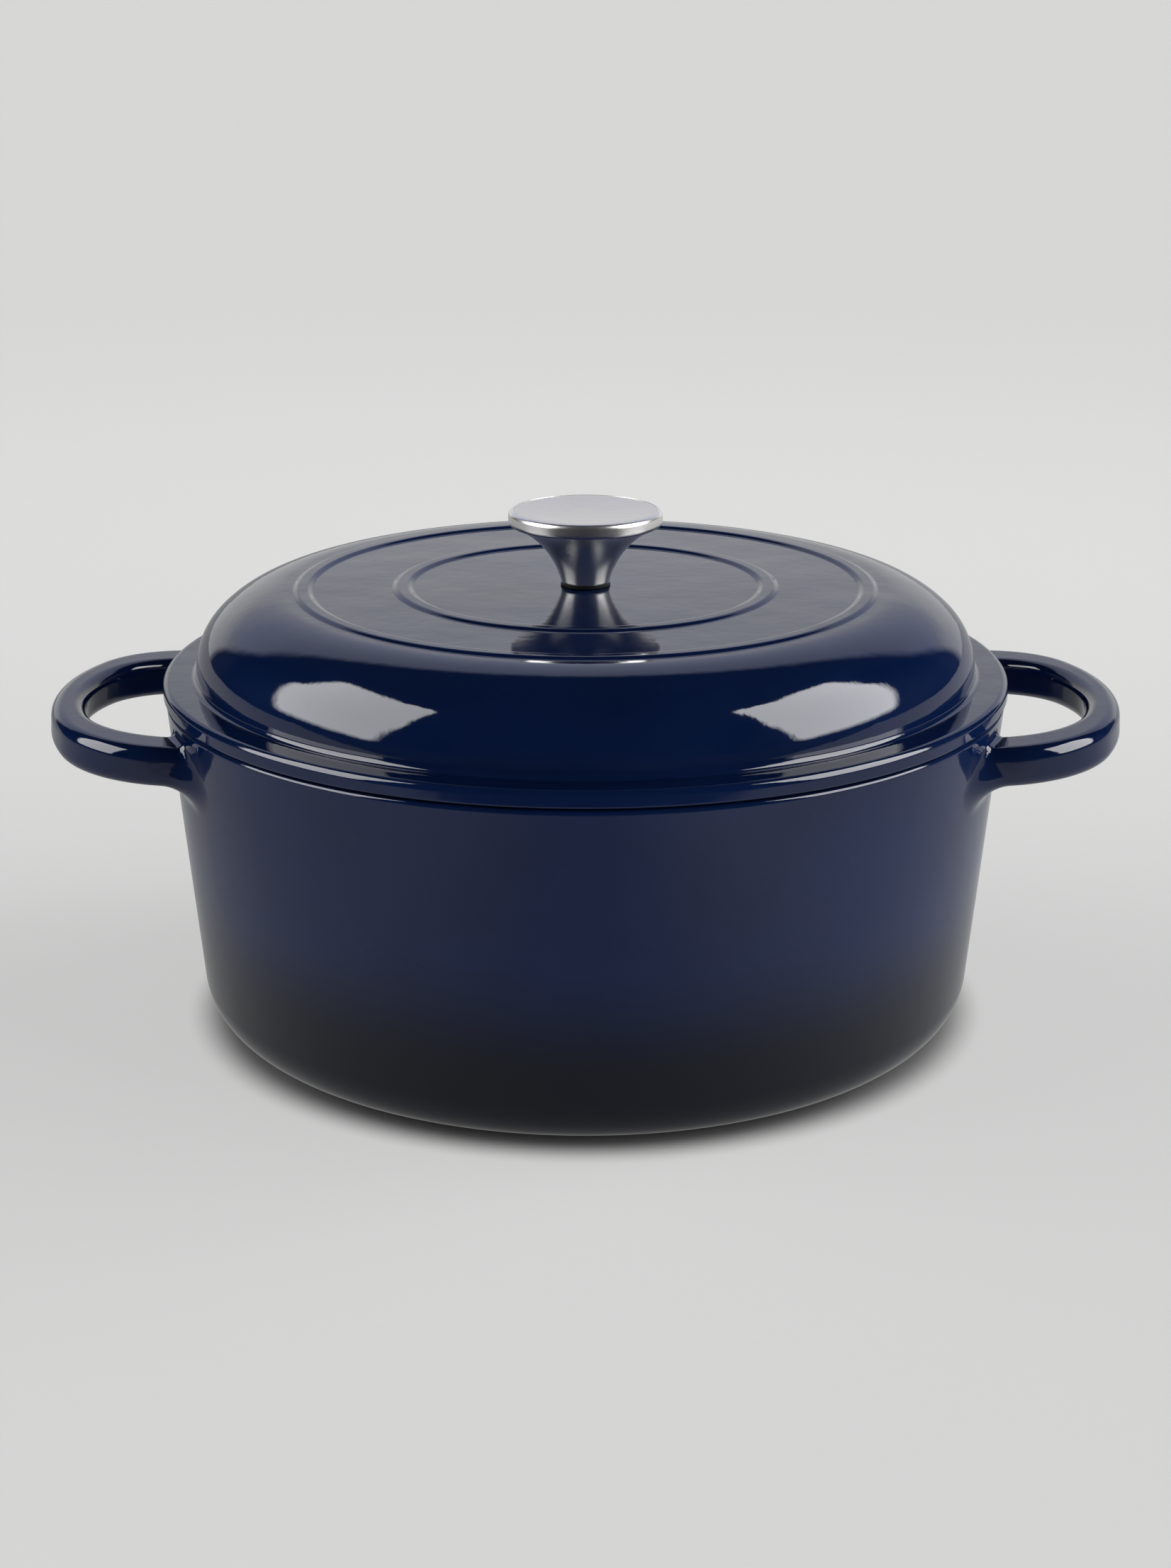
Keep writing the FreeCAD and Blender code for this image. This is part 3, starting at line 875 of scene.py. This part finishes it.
def build_world():
    """Soft light from the sides and above. Mirrors see a bright backdrop behind the pot, in a dark
    room, and the camera sees a plain pale one."""
    world = bpy.data.worlds.new("studio")
    bpy.context.scene.world = world
    world.use_nodes = True
    tree = world.node_tree
    tree.nodes.clear()
    coordinates = add_node(tree, "ShaderNodeTexCoord")
    direction = coordinates.outputs["Generated"]
    rightward, backward, upward = (part_of(tree, direction, axis) for axis in "XYZ")

    aside = add_node(tree, "ShaderNodeMath", operation="ABSOLUTE")
    tree.links.new(rightward, aside.inputs[0])
    behind = smooth_ramp(tree, backward, 0.61, 0.70, 0.02, 0.80)
    within = smooth_ramp(tree, aside.outputs["Value"], 0.56, 0.64, 1.0, 0.03)
    fading = smooth_ramp(tree, upward, 0.18, 0.30, 1.0, 0.78)
    backdrop = combine(tree, "MULTIPLY", combine(tree, "MULTIPLY", behind, within), fading)
    higher = smooth_ramp(tree, upward, 0.16, 0.40, 0.0, 1.0)
    backdrop_color = blend(tree, higher, (1.0, 1.0, 1.0), (0.80, 0.86, 1.12))
    mirrored = background(tree, backdrop_color, backdrop)

    overhead = smooth_ramp(tree, upward, 0.35, 1.0, 0.03, 0.30)
    from_right = smooth_ramp(tree, rightward, 0.6, 0.95, 0.0, 14.5)
    from_left = smooth_ramp(tree, rightward, -0.95, -0.6, 7.0, 0.0)
    from_sides = combine(tree, "ADD", from_right, from_left)
    white = (1.0, 1.0, 1.0, 1.0)
    soft = background(tree, white, combine(tree, "ADD", overhead, from_sides))
    seen = background(tree, white, 0.69)

    path = add_node(tree, "ShaderNodeLightPath")
    lighting = choose(tree, path.outputs["Is Glossy Ray"], soft, mirrored)
    output = add_node(tree, "ShaderNodeOutputWorld")
    picture = choose(tree, path.outputs["Is Camera Ray"], lighting, seen)
    tree.links.new(picture, output.inputs["Surface"])


def build_camera():
    """Straight on from the front, a little above the lid and tilted down."""
    data = bpy.data.cameras.new("camera")
    data.sensor_width = 36.0
    data.lens = 62.57
    camera = bpy.data.objects.new("camera", data)
    camera.location = (0, -0.850, 0.3451)
    camera.rotation_euler = (math.radians(90 - 17.72), 0, 0)
    bpy.context.scene.collection.objects.link(camera)
    bpy.context.scene.camera = camera


build_floor()
build_painted_floor_reflection()
build_softbox(-1, 5.6)
build_softbox(1, 7.0)
build_world()
build_camera()
bpy.context.scene.view_settings.view_transform = "Standard"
.....
**Problem to work on**
From the top of the listing above, restate each line word for word up to and including the line with "rightward, backward, upward"; add nothing else.

**Result of the exercise**
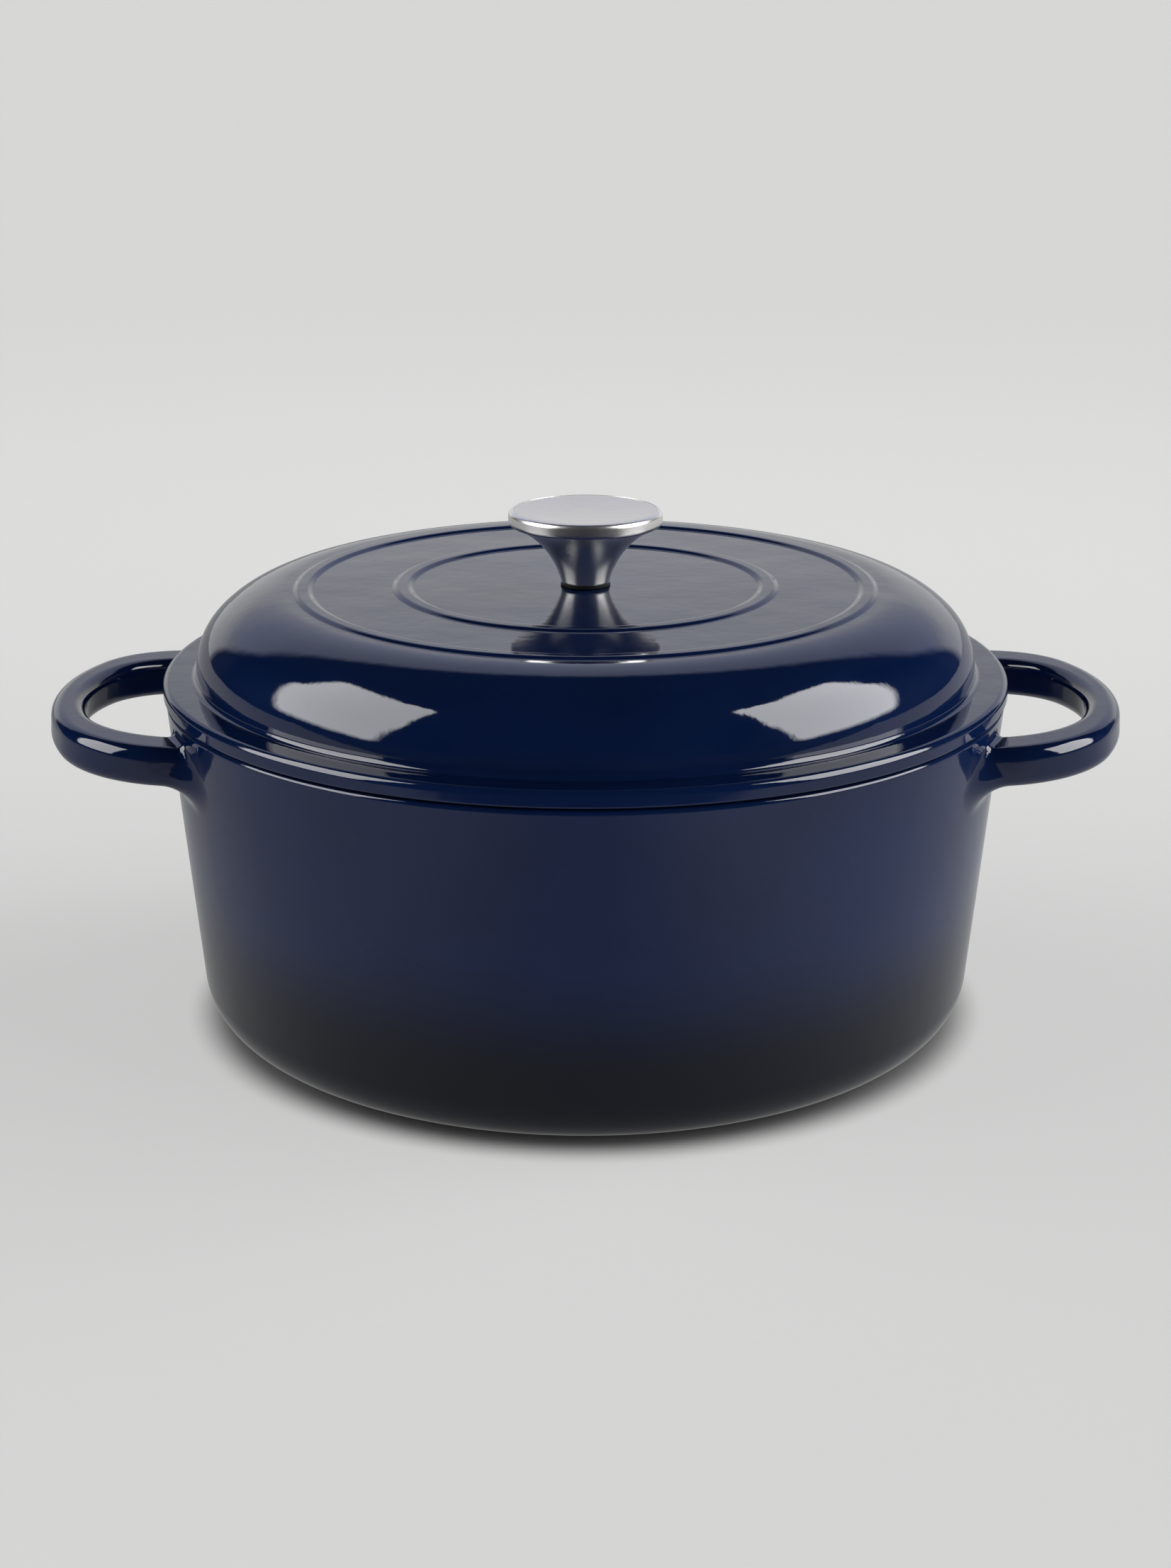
Keep writing the FreeCAD and Blender code for this image. This is part 3, starting at line 875 of scene.py. This part finishes it.
def build_world():
    """Soft light from the sides and above. Mirrors see a bright backdrop behind the pot, in a dark
    room, and the camera sees a plain pale one."""
    world = bpy.data.worlds.new("studio")
    bpy.context.scene.world = world
    world.use_nodes = True
    tree = world.node_tree
    tree.nodes.clear()
    coordinates = add_node(tree, "ShaderNodeTexCoord")
    direction = coordinates.outputs["Generated"]
    rightward, backward, upward = (part_of(tree, direction, axis) for axis in "XYZ")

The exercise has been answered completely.